Who: Jay Som w/Stef Chura,Soccer Mommy and American Grandma
When: Sunday, 9.10, 8:30 p.m.
Where: Fox Theatre
Why: Melina Duterte’s band Jay Som seems to sit somewhere between dream pop and a lounge-y C86-era indie pop. Her songs have a twinge of soft jazz and surf rock but that dynamic gives the weight of her lyrics a way to hit without crushing. Like she’s made space for herself and her potential listeners to take in the emotions and thoughts that Duterte has somehow found a way to articulate so vividly. It’s beyond relationship issues and personal demons illustrated by unfortunate experiences, Duterte’s nuanced treatment of subjects elevates what could just be nice, well-crafted pop songs. But don’t worry, it’s not all downtempo, the self-effacing humor with which Duterte and the band present themselves is endearing in a way that is reminiscent of the best of the 90s indie pop bands whose similarly sincere songs about life’s complicated moments seem incredibly poignant and serious. Currently touring in support of the 2017 album Everybody Works.

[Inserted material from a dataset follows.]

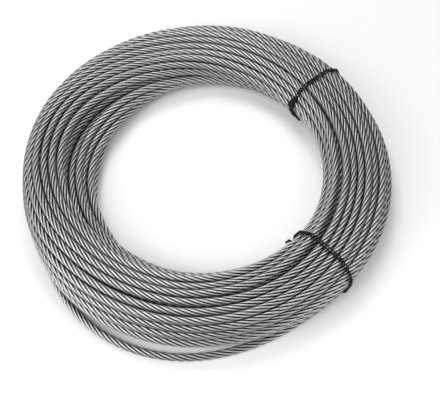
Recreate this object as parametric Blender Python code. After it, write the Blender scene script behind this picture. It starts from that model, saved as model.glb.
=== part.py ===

Who: Screwtape, Stay Wild, Upstanding Citizen and guests
When: Tuesday, 9.12, 7 p.m.
Where: 7th Circle Music Collective
Why: On a very short list of the best punk bands from Denver or anywhere right now must include Screwtape. It’s tempting to lump them in with some subgenre of punk like hardcore but the band doesn’t limit itself that way. When Screwtape opened for Choking Victim in November 2016, for some people, the Denver band stole the show with its raw energy and ability to inject its songs with non-didactic political content.